⟨

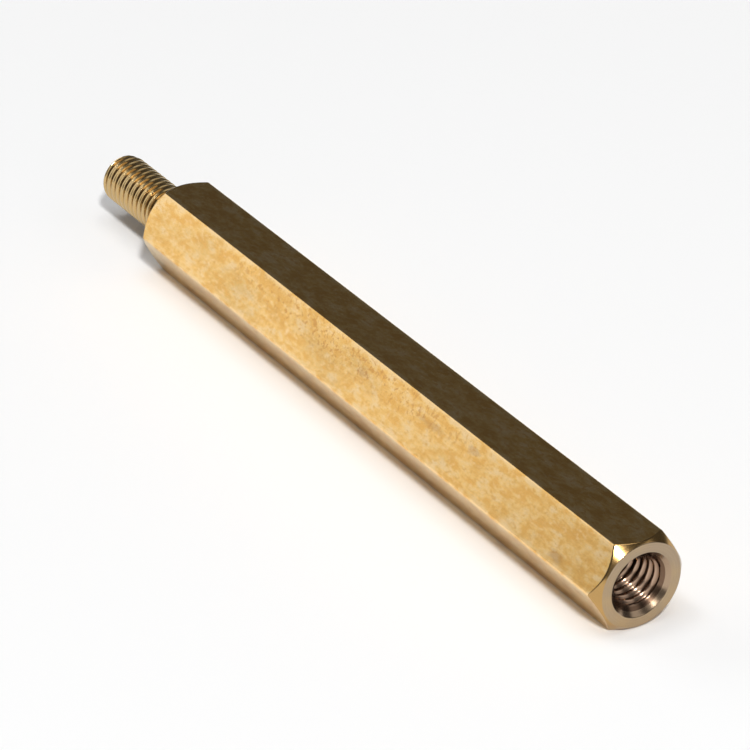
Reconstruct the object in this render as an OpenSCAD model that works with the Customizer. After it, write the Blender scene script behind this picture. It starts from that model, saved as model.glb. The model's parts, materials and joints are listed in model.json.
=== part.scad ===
// Male-female hex standoff, turned in one piece from drawn hexagonal brass bar.
// It lies on one of its flats. The origin is on the axis, in the plane of the shoulder
// that the stud stands out of. +X runs along the axis to the tapped end, and +Z is up.
// The stud is its thread's crest cylinder and the hole is the tapping drill's bore.

/* [Hexagonal body] */
// Length of the body, from the shoulder to the tapped end
body_length = 45; // [20:0.5:100]
// Width of the bar across two opposite flats
across_flats = 5; // [4:0.1:8]
// Radius of the bar's drawn corners
corner_radius = 0.15; // [0.05:0.05:0.3]
// How far the end faces' edges lie inside the flats
chamfer_inset = 0.12; // [0.02:0.02:0.3]
// Angle of the turned end chamfers, from the end face
chamfer_angle = 50; // [20:1:60]

/* [Thread] */
// Nominal diameter of the thread, inside and outside
thread_diameter = 3; // [2.5:0.1:3.6]
// Pitch of the thread
thread_pitch = 0.5; // [0.4:0.05:0.6]

/* [Stud] */
// Length of the stud, from the shoulder to its tip
stud_length = 7; // [4:0.1:12]
// How far the stud's crests lie under the nominal diameter
stud_allowance = 0.06; // [0.02:0.01:0.1]
// Height of the chamfer on the stud's tip, at 45 degrees
tip_chamfer = 0.45; // [0.1:0.05:0.7]

/* [Tapped hole] */
// Depth of the drilled hole to the end of its round wall
drill_depth = 12; // [6:0.5:15]
// Included angle of the drill's point
drill_point_angle = 118; // [90:1:140]
// How far the countersink's rim lies outside the thread, on the radius
countersink_margin = 0.35; // [0.05:0.05:0.4]
// Included angle of the countersink
countersink_angle = 90; // [60:1:120]

/* [Hidden] */
round_sides = 96;
corner_sides = 32;
overrun = 1;

// Bar
flat_radius = across_flats / 2;
corner_reach = flat_radius / cos(30);
corner_centre = corner_reach - corner_radius / cos(30);

// Ends
end_face_radius = flat_radius - chamfer_inset;
chamfer_depth = (corner_reach - end_face_radius) * tan(chamfer_angle);

// Hole and stud
bore_radius = (thread_diameter - thread_pitch) / 2;
point_depth = bore_radius / tan(drill_point_angle / 2);
countersink_radius = thread_diameter / 2 + countersink_margin;
countersink_depth = (countersink_radius - bore_radius) / tan(countersink_angle / 2);
stud_radius = (thread_diameter - stud_allowance) / 2;

// The bar's section: a hexagon with its corners rounded, and two of its flats level
module bar_section() {
    polygon([
        for (corner = [0:60:300], side = [-30, 30])
            corner_centre * [cos(corner), sin(corner)]
                + corner_radius * [cos(corner + side), sin(corner + side)]
    ]);
    for (corner = [0:60:300])
        rotate(corner)
            translate([corner_centre, 0])
                circle(r = corner_radius, $fn = corner_sides);
}

// The turned outline that cuts both ends' chamfers across the bar's corners
module chamfer_outline() {
    reach = corner_reach + overrun;
    flare = overrun * tan(chamfer_angle);
    polygon([
        [0, 0],
        [end_face_radius, 0],
        [reach, chamfer_depth + flare],
        [reach, body_length - chamfer_depth - flare],
        [end_face_radius, body_length],
        [0, body_length]
    ]);
}

// Half section of the drilled and countersunk hole, with its mouth at the tapped end
module hole_outline() {
    mouth = body_length;
    rim = (countersink_radius - bore_radius) * overrun / countersink_depth;
    polygon([
        [0, mouth - drill_depth - point_depth],
        [bore_radius, mouth - drill_depth],
        [bore_radius, mouth - countersink_depth],
        [countersink_radius + rim, mouth + overrun],
        [0, mouth + overrun]
    ]);
}

// Half section of the stud, which runs a little way into the body
module stud_outline() {
    polygon([
        [0, overrun],
        [stud_radius, overrun],
        [stud_radius, tip_chamfer - stud_length],
        [stud_radius - tip_chamfer, -stud_length],
        [0, -stud_length]
    ]);
}

module standoff() {
    color([0.71, 0.56, 0.33])
        rotate([0, 90, 0]) {
            difference() {
                intersection() {
                    linear_extrude(height = body_length)
                        rotate(90) bar_section();
                    rotate_extrude($fn = round_sides) chamfer_outline();
                }
                rotate_extrude($fn = round_sides) hole_outline();
            }
            rotate_extrude($fn = round_sides) stud_outline();
        }
}

standoff();
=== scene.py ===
import json
import math

import bpy
from mathutils import Matrix, Vector


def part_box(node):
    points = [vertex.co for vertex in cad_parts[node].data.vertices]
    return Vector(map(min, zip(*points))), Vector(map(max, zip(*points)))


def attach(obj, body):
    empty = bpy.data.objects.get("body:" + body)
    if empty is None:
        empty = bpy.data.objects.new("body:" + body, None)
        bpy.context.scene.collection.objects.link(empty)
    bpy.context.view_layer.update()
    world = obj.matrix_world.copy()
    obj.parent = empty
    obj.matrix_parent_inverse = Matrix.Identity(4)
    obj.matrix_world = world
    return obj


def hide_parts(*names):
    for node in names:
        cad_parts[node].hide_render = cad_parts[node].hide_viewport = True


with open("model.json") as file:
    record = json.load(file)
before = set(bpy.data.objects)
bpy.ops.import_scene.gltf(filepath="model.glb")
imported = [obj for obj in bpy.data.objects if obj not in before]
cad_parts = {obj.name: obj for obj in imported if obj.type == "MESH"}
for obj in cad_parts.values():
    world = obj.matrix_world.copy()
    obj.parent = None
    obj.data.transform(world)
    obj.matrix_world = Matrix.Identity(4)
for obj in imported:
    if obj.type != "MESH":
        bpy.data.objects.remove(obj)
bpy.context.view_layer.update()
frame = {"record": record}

# A hex standoff in drawn brass: threaded stud at -X, tapped hole at +X, lying on one flat.
low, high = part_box("standoff")
middle = (low + high) / 2
mounts = {mount["name"]: mount for mount in frame["record"]["mounts"]}
millimetre = 0.001
scene = bpy.context.scene


class Wire:
    # a socket in a node tree; sums written on it add Math nodes
    def __init__(self, tree, socket=None):
        self.tree = tree
        self.socket = socket

    def node(self, kind, settings=None, inputs=None, output=0):
        made = self.tree.nodes.new(kind)
        for name, value in (settings or {}).items():
            setattr(made, name, value)
        for key, value in (inputs or {}).items():
            values = value if isinstance(value, list) else [value]
            for single in values:
                if isinstance(single, Wire):
                    self.tree.links.new(single.socket, made.inputs[key])
                else:
                    made.inputs[key].default_value = single
        return Wire(self.tree, made.outputs[output] if made.outputs else None)

    def other(self, output):
        # another output of the same node
        return Wire(self.tree, self.socket.node.outputs[output])

    def math(self, operation, *values):
        return self.node("ShaderNodeMath", {"operation": operation}, dict(enumerate(values)))

    def vector(self, operation, *values, output=0):
        inputs = dict(enumerate(values))
        return self.node("ShaderNodeVectorMath", {"operation": operation}, inputs, output)

    def __add__(self, other):
        return self.math("ADD", self, other)

    def __radd__(self, other):
        return self.math("ADD", other, self)

    def __sub__(self, other):
        return self.math("SUBTRACT", self, other)

    def __rsub__(self, other):
        return self.math("SUBTRACT", other, self)

    def __mul__(self, other):
        return self.math("MULTIPLY", self, other)

    def __rmul__(self, other):
        return self.math("MULTIPLY", other, self)

    def __truediv__(self, other):
        return self.math("DIVIDE", self, other)

    def __rtruediv__(self, other):
        return self.math("DIVIDE", other, self)

    def __lt__(self, other):
        return self.math("LESS_THAN", self, other)

    def span(self, fromLow, fromHigh, toLow=0.0, toHigh=1.0, shape="LINEAR"):
        # carries a value from one range to another and stops at its ends
        return self.node("ShaderNodeMapRange", {"interpolation_type": shape, "clamp": True},
                         {0: self, 1: fromLow, 2: fromHigh, 3: toLow, 4: toHigh})

    def mix(self, factor, first, second):
        # 6 and 7 are the node's two colours, and output 2 is its colour
        return self.node("ShaderNodeMix", {"data_type": "RGBA"},
                         {0: factor, 6: first, 7: second}, output=2)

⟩

*Aim*. Extract the lines above, from the first one through the one containing "tip_chamfer = 0.45; // [0.1:0.05:0.7]", and return only those, unchanged.

*Solution to the exercise*.
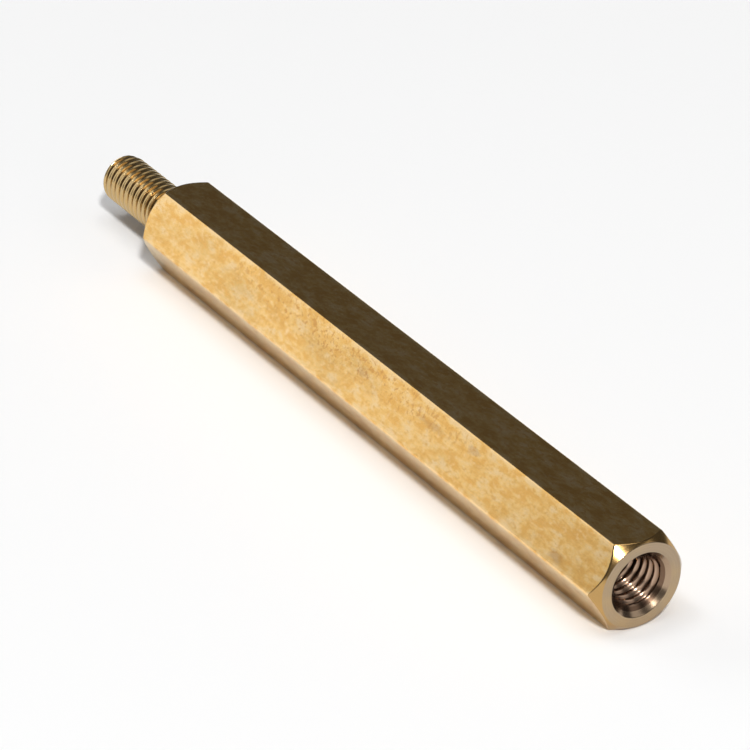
Reconstruct the object in this render as an OpenSCAD model that works with the Customizer. After it, write the Blender scene script behind this picture. It starts from that model, saved as model.glb. The model's parts, materials and joints are listed in model.json.
=== part.scad ===
// Male-female hex standoff, turned in one piece from drawn hexagonal brass bar.
// It lies on one of its flats. The origin is on the axis, in the plane of the shoulder
// that the stud stands out of. +X runs along the axis to the tapped end, and +Z is up.
// The stud is its thread's crest cylinder and the hole is the tapping drill's bore.

/* [Hexagonal body] */
// Length of the body, from the shoulder to the tapped end
body_length = 45; // [20:0.5:100]
// Width of the bar across two opposite flats
across_flats = 5; // [4:0.1:8]
// Radius of the bar's drawn corners
corner_radius = 0.15; // [0.05:0.05:0.3]
// How far the end faces' edges lie inside the flats
chamfer_inset = 0.12; // [0.02:0.02:0.3]
// Angle of the turned end chamfers, from the end face
chamfer_angle = 50; // [20:1:60]

/* [Thread] */
// Nominal diameter of the thread, inside and outside
thread_diameter = 3; // [2.5:0.1:3.6]
// Pitch of the thread
thread_pitch = 0.5; // [0.4:0.05:0.6]

/* [Stud] */
// Length of the stud, from the shoulder to its tip
stud_length = 7; // [4:0.1:12]
// How far the stud's crests lie under the nominal diameter
stud_allowance = 0.06; // [0.02:0.01:0.1]
// Height of the chamfer on the stud's tip, at 45 degrees
tip_chamfer = 0.45; // [0.1:0.05:0.7]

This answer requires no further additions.